| Stored records |

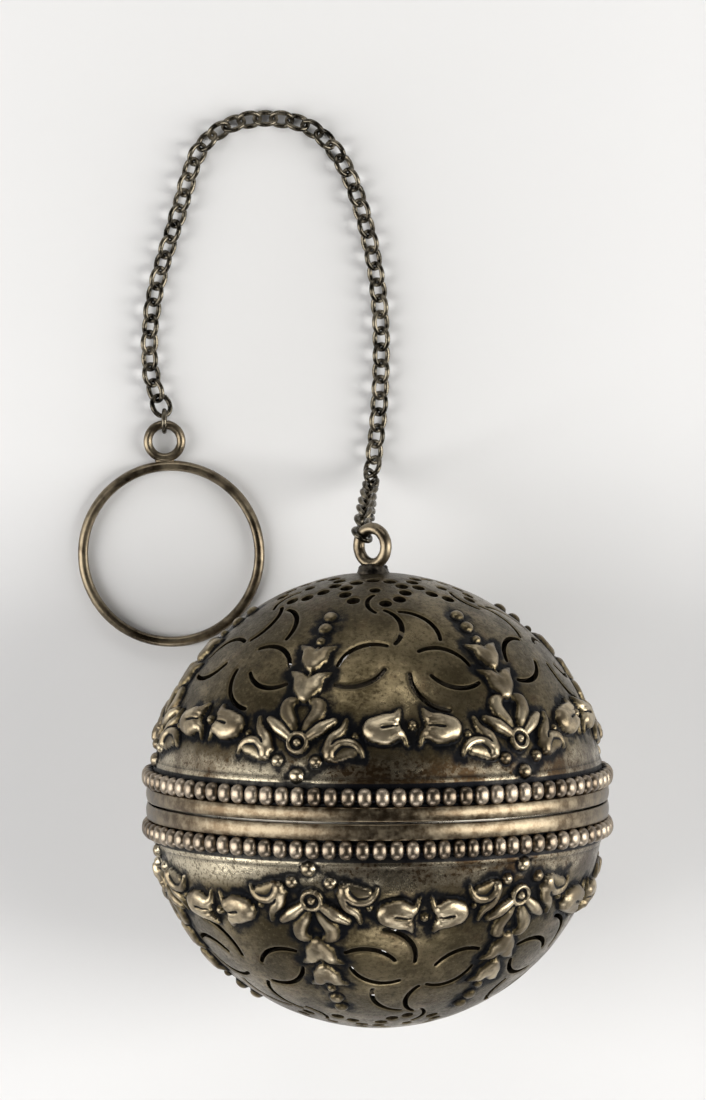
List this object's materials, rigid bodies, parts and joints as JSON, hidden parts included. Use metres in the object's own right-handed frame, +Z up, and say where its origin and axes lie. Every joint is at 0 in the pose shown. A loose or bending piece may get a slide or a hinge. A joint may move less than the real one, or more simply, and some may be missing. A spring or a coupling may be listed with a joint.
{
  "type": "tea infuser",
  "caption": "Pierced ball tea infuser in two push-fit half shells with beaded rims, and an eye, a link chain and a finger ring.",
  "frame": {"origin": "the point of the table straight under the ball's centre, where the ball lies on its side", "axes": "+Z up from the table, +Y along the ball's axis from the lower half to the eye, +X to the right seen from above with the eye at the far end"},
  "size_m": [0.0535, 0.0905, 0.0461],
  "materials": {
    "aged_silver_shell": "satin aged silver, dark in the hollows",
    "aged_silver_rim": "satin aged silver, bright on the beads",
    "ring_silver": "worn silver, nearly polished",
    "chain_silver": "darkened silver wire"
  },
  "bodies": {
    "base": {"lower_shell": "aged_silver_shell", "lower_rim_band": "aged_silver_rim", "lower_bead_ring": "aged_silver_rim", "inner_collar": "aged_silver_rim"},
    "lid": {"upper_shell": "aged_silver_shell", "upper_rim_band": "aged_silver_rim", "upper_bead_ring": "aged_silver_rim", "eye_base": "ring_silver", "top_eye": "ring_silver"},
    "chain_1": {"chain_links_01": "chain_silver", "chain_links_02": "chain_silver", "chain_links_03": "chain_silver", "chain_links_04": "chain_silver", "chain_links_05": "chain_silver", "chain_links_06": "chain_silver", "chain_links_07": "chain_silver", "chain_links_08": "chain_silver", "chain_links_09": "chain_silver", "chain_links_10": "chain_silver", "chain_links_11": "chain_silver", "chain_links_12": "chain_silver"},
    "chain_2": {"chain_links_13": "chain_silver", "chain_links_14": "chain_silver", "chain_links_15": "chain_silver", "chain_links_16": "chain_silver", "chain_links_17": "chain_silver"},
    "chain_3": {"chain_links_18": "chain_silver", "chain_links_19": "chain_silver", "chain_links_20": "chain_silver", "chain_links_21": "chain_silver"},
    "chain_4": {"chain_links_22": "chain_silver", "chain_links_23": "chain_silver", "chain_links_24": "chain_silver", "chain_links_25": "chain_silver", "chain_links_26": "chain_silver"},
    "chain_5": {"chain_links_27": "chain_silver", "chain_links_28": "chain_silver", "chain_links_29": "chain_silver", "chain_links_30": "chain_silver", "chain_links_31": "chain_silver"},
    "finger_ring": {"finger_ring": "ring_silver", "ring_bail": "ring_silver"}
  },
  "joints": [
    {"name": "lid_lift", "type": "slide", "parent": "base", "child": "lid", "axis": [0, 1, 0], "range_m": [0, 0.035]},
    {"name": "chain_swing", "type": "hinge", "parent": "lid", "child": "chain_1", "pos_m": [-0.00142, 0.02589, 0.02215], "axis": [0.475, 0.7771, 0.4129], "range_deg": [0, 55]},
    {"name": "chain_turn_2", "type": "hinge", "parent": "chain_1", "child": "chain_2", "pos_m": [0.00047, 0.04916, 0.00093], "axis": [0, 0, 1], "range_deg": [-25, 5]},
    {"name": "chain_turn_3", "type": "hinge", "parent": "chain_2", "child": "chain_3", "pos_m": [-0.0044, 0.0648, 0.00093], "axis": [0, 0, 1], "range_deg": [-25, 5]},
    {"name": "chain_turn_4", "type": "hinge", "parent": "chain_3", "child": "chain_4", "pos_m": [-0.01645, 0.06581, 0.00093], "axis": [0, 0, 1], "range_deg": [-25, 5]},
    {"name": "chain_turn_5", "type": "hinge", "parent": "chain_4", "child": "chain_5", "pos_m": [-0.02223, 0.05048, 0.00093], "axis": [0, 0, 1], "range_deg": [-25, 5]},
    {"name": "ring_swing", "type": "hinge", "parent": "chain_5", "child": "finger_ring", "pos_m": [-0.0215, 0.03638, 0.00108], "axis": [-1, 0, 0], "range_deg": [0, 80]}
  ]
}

...

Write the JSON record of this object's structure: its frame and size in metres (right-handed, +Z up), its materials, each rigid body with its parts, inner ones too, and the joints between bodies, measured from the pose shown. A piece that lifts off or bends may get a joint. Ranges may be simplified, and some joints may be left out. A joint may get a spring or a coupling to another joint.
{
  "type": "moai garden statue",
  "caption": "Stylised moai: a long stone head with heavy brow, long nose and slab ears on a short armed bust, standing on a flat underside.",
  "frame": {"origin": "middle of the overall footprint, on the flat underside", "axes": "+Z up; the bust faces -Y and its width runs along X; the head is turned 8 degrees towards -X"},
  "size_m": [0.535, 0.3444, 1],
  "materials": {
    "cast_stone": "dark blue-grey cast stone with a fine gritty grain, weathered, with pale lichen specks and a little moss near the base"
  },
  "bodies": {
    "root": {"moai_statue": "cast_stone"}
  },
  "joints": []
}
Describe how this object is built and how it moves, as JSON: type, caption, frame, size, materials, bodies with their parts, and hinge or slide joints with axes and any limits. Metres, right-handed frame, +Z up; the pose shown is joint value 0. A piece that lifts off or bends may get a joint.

==

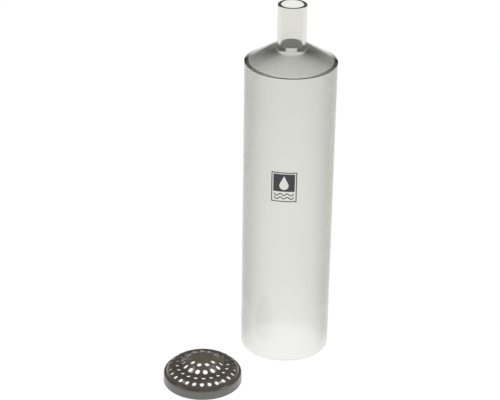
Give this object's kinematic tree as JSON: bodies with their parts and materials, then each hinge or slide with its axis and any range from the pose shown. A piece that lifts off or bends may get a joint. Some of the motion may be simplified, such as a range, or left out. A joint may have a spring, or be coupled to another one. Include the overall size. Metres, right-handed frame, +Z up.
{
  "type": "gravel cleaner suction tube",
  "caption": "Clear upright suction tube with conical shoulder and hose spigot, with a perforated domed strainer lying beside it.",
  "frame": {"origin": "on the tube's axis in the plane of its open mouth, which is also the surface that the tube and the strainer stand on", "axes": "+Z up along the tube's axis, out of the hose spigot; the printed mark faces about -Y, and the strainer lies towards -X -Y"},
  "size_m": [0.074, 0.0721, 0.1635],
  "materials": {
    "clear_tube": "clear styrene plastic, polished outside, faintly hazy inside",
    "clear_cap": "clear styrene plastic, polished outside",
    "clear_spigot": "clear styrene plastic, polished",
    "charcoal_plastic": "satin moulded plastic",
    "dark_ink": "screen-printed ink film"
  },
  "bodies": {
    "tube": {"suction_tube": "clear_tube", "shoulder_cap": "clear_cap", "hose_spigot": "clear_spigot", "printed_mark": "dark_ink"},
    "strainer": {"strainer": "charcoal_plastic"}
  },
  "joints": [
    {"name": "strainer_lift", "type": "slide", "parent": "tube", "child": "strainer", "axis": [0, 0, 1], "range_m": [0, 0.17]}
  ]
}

| What the task asks |
Write out again only the lines from the line containing "Write the JSON" through the line containing "Describe how this", both included, exactly as they are.

| Answer to the exercise |
Write the JSON record of this object's structure: its frame and size in metres (right-handed, +Z up), its materials, each rigid body with its parts, inner ones too, and the joints between bodies, measured from the pose shown. A piece that lifts off or bends may get a joint. Ranges may be simplified, and some joints may be left out. A joint may get a spring or a coupling to another joint.
{
  "type": "moai garden statue",
  "caption": "Stylised moai: a long stone head with heavy brow, long nose and slab ears on a short armed bust, standing on a flat underside.",
  "frame": {"origin": "middle of the overall footprint, on the flat underside", "axes": "+Z up; the bust faces -Y and its width runs along X; the head is turned 8 degrees towards -X"},
  "size_m": [0.535, 0.3444, 1],
  "materials": {
    "cast_stone": "dark blue-grey cast stone with a fine gritty grain, weathered, with pale lichen specks and a little moss near the base"
  },
  "bodies": {
    "root": {"moai_statue": "cast_stone"}
  },
  "joints": []
}
Describe how this object is built and how it moves, as JSON: type, caption, frame, size, materials, bodies with their parts, and hinge or slide joints with axes and any limits. Metres, right-handed frame, +Z up; the pose shown is joint value 0. A piece that lifts off or bends may get a joint.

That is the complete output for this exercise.